Go to www.yellowbirdproject.com to find out more.

Wednesday, 5 November 2008

Goodbye Mr Chips

And there we have it. After a seemingly eternal build-up, Barack Obama has won the US elections. Good - I could never trust someone who shares his name with a brand of oven chips to lead the world's most powerful country.

We spent the morning at the US embassy, where we watched Obama's victory speech and heard from the US ambassador to Oman. Then we, um, mingled, or shall I say attempted to mingle, which basically consisted of our trying to track down the British Ambassador, who we planned on cornering. Our mission failed - he was nowhere to be found. So instead we tucked in to the Dunkin' Donuts and McArabia burgers which were on offer.

Monday, 3 November 2008

A Close Shave

Long hair in a climate such as this one is not to be recommended. It may well be November, but the temperature's still mid 30s (I know, it's a hard life). Therefore we decided to resolve this problem with a good old Omani haircut. There are loads of Barbers around, so on Saturday evening we got a recommendation from a member of staff and off we trotted, with some nerves on my part.
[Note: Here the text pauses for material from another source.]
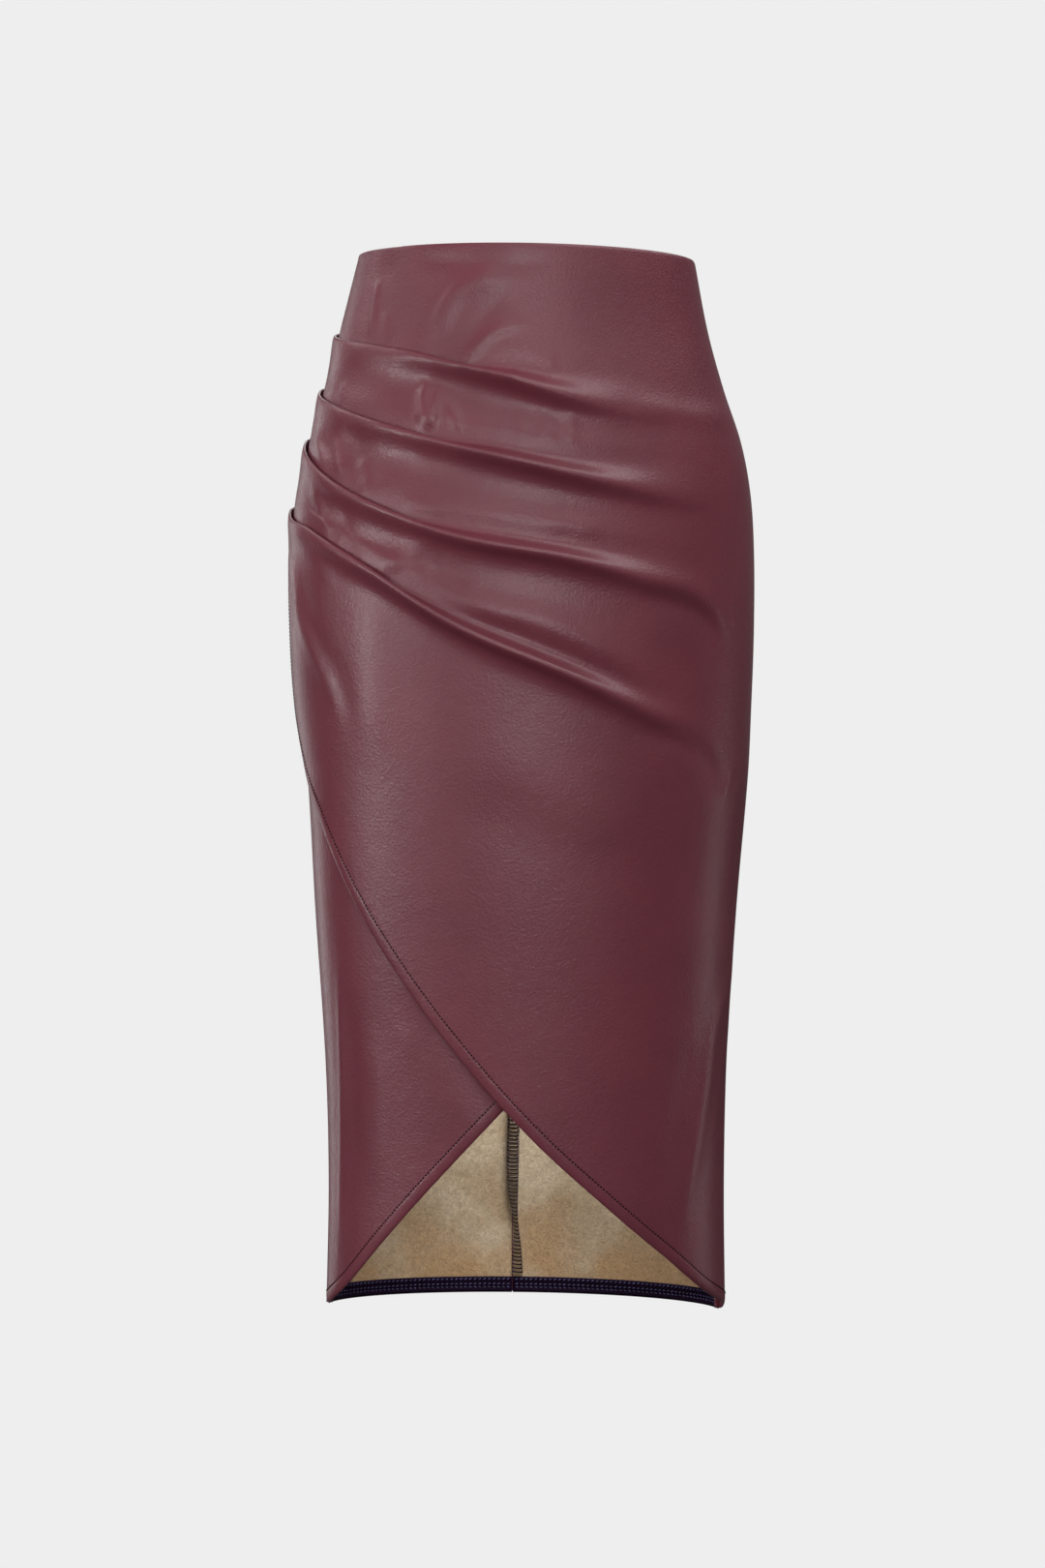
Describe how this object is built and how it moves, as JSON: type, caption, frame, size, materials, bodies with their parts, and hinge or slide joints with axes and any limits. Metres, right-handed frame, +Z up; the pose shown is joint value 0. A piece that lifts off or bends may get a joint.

Those nerves enlarged somewhat when, upon entering the Barbers, I was greeted by a young Indian who had the most ridiculous greasy curtains for a hair style, who displayed a truly unnerving Sweeney Todd-esque grin, and who spoke next to no English. No turning back now, I thought, and so to the chair I went. Thankfully one of the guys who worked there spoke English, and after about 10 minutes of discussion between them, Mr Curtains set to work. To cut to the chase (excuse the pun), he was awful and I thanked Allah when the English-speaking Barber came along, shouted at him and continued with the job himself. When he'd finished, the cut-throat came out to play, and I was pretty shocked when at the end of all this he asked for just 1.5 Rials in payment, which is about 2 quid. Nice.